**YOUR TASK**
Copy verbatim the block of lines in the entries below whose first line contains "points = [vertex.co" and whose last line contains "obj.data.transform(world)". Leave out all other lines.

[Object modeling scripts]
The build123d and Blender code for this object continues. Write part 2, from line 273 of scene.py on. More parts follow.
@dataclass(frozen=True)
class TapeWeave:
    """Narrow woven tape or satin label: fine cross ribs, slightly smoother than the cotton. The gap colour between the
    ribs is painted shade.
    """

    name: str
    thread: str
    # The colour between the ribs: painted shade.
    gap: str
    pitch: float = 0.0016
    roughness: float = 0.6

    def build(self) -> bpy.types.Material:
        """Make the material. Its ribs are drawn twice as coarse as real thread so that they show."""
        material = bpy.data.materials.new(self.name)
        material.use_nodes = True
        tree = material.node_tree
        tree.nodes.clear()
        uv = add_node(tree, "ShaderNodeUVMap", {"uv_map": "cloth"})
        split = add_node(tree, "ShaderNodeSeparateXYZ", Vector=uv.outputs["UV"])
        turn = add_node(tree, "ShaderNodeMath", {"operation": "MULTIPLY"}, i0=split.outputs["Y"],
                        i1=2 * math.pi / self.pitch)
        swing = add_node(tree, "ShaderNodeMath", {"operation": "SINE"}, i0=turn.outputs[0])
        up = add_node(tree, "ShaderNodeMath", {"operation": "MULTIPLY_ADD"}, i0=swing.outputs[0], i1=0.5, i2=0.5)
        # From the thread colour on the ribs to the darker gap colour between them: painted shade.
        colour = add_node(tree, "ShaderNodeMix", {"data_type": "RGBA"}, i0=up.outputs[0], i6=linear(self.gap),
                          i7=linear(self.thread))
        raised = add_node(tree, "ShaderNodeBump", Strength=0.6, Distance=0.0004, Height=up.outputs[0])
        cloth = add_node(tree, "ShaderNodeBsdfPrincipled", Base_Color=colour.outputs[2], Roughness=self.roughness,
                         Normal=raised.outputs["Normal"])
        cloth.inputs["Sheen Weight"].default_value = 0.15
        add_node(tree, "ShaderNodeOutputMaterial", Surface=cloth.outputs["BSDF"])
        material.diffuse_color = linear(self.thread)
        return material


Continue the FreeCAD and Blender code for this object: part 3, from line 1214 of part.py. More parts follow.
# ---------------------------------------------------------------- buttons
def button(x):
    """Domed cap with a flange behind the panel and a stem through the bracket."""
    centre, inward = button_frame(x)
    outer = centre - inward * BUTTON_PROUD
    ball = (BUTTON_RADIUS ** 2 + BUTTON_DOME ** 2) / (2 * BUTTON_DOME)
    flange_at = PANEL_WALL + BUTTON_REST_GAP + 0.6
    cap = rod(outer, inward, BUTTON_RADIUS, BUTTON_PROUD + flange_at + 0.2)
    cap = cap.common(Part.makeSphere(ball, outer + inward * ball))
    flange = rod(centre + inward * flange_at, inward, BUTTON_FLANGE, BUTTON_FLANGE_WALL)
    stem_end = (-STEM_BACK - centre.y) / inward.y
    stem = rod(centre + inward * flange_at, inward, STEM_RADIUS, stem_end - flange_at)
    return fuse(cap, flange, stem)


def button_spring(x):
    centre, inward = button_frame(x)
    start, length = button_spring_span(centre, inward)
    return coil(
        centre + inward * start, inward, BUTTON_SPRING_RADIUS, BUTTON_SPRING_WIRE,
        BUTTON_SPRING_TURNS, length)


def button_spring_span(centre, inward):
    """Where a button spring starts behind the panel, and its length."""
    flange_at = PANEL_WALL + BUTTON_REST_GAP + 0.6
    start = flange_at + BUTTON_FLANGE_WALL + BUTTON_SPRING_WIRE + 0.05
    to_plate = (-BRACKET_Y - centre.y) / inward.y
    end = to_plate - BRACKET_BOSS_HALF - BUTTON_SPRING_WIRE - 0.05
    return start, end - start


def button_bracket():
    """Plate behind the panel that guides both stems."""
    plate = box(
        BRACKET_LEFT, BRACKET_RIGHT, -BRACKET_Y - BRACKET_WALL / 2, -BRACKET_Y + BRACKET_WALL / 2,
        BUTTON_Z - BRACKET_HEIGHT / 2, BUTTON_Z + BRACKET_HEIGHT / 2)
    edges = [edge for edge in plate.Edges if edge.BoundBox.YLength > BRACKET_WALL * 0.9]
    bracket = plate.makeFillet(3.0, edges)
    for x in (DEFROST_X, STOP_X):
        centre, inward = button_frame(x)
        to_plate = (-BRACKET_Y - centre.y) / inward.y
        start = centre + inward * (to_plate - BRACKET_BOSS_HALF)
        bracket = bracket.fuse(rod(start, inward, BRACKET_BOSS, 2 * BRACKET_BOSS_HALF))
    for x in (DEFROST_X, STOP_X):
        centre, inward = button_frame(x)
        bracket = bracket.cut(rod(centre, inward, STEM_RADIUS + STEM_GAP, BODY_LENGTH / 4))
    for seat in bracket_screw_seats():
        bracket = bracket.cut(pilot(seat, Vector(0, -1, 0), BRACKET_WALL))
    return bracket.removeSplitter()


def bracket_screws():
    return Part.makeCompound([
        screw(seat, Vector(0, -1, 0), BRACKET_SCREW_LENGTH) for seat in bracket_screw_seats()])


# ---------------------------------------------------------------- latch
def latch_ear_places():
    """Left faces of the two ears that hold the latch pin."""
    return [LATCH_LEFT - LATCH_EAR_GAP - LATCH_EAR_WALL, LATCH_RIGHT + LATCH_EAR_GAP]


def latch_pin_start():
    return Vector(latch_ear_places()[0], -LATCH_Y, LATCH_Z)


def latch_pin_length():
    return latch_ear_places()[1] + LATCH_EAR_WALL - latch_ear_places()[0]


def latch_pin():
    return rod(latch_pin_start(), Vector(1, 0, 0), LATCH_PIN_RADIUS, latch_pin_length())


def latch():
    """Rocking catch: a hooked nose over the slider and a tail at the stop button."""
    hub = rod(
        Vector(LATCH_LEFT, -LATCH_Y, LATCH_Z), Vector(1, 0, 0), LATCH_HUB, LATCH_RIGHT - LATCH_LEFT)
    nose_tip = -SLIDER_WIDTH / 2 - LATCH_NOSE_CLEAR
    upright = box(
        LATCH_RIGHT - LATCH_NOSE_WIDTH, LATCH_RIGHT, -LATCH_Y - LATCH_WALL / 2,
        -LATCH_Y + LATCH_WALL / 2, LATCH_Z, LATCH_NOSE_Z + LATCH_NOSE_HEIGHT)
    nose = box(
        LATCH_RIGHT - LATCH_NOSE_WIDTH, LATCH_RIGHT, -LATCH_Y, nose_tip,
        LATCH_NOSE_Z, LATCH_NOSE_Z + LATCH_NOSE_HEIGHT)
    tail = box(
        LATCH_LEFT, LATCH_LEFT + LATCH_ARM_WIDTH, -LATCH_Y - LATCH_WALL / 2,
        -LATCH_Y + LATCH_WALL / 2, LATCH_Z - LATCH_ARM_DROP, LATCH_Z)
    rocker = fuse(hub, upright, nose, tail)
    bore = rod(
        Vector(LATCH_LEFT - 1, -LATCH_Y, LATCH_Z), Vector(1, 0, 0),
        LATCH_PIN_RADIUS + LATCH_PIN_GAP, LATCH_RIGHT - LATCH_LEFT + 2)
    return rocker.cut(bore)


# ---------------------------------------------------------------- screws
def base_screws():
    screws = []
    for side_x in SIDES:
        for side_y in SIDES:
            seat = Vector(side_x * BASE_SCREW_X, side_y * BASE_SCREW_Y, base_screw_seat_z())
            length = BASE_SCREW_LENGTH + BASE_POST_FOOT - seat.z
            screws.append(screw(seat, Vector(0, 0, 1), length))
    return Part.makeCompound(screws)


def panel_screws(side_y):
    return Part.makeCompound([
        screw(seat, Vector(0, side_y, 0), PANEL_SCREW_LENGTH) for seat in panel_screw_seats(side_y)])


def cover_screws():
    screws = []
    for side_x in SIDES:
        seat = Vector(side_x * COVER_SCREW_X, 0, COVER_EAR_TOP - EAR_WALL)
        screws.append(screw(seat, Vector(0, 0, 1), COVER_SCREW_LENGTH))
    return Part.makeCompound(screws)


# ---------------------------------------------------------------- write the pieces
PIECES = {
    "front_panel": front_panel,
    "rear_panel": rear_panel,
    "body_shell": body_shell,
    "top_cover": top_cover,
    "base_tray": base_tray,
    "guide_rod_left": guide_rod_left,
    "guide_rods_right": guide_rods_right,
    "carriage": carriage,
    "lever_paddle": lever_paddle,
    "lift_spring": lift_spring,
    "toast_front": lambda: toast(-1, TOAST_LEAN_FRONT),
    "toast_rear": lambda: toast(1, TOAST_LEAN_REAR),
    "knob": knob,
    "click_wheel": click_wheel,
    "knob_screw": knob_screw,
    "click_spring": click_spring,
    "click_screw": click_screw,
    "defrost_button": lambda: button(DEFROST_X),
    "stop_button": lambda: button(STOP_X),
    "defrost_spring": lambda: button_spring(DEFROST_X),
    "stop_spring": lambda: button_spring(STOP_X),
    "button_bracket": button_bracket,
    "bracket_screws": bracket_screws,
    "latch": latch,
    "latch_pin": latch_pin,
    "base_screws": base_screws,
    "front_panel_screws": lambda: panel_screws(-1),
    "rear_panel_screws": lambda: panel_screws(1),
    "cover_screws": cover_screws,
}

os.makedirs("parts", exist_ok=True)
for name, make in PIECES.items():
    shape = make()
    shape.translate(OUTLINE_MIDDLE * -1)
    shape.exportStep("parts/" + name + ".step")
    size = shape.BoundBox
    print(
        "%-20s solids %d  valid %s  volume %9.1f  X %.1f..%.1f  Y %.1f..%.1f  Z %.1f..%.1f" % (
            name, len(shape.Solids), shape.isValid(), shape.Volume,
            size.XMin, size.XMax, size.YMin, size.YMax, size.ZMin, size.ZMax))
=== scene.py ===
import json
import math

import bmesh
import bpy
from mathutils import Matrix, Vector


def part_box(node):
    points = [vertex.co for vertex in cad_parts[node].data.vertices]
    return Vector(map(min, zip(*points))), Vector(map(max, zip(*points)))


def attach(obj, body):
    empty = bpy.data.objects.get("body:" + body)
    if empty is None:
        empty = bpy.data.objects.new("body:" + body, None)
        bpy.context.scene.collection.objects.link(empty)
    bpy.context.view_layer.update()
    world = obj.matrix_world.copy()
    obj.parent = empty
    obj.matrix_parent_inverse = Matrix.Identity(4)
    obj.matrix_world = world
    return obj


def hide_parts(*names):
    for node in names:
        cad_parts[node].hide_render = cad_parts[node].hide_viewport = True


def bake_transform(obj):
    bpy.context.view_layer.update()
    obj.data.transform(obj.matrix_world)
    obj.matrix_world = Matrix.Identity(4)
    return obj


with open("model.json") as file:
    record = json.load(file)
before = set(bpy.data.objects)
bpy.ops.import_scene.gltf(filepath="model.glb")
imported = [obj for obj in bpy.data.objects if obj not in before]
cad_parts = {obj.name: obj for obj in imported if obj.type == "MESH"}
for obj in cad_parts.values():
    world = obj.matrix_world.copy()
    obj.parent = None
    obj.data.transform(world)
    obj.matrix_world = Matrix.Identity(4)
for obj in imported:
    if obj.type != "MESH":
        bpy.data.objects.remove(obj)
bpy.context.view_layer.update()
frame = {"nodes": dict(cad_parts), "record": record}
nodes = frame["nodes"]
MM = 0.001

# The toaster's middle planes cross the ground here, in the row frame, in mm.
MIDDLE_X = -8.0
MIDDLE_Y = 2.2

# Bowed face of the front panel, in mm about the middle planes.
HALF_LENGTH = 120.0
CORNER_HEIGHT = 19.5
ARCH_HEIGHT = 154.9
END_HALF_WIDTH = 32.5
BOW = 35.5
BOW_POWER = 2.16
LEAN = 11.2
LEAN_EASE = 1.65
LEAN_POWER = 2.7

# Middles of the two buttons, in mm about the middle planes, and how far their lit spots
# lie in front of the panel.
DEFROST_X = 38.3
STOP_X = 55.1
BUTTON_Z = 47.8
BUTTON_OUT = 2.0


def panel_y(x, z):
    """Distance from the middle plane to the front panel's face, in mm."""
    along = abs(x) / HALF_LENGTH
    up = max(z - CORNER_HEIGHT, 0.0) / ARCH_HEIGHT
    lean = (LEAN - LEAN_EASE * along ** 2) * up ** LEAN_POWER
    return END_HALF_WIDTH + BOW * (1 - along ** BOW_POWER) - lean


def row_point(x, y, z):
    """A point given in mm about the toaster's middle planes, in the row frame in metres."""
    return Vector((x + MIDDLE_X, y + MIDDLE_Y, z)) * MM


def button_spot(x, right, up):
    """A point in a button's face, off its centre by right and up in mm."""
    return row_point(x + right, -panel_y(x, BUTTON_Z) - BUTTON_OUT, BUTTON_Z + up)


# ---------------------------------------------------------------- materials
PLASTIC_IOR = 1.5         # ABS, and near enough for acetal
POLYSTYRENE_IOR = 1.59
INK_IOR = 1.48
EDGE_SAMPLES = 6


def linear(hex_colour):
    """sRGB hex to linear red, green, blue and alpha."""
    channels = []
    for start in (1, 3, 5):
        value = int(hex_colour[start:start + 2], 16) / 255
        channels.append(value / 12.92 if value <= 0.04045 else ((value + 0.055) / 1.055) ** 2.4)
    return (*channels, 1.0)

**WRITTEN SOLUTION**
    points = [vertex.co for vertex in cad_parts[node].data.vertices]
    return Vector(map(min, zip(*points))), Vector(map(max, zip(*points)))


def attach(obj, body):
    empty = bpy.data.objects.get("body:" + body)
    if empty is None:
        empty = bpy.data.objects.new("body:" + body, None)
        bpy.context.scene.collection.objects.link(empty)
    bpy.context.view_layer.update()
    world = obj.matrix_world.copy()
    obj.parent = empty
    obj.matrix_parent_inverse = Matrix.Identity(4)
    obj.matrix_world = world
    return obj


def hide_parts(*names):
    for node in names:
        cad_parts[node].hide_render = cad_parts[node].hide_viewport = True


def bake_transform(obj):
    bpy.context.view_layer.update()
    obj.data.transform(obj.matrix_world)
    obj.matrix_world = Matrix.Identity(4)
    return obj


with open("model.json") as file:
    record = json.load(file)
before = set(bpy.data.objects)
bpy.ops.import_scene.gltf(filepath="model.glb")
imported = [obj for obj in bpy.data.objects if obj not in before]
cad_parts = {obj.name: obj for obj in imported if obj.type == "MESH"}
for obj in cad_parts.values():
    world = obj.matrix_world.copy()
    obj.parent = None
    obj.data.transform(world)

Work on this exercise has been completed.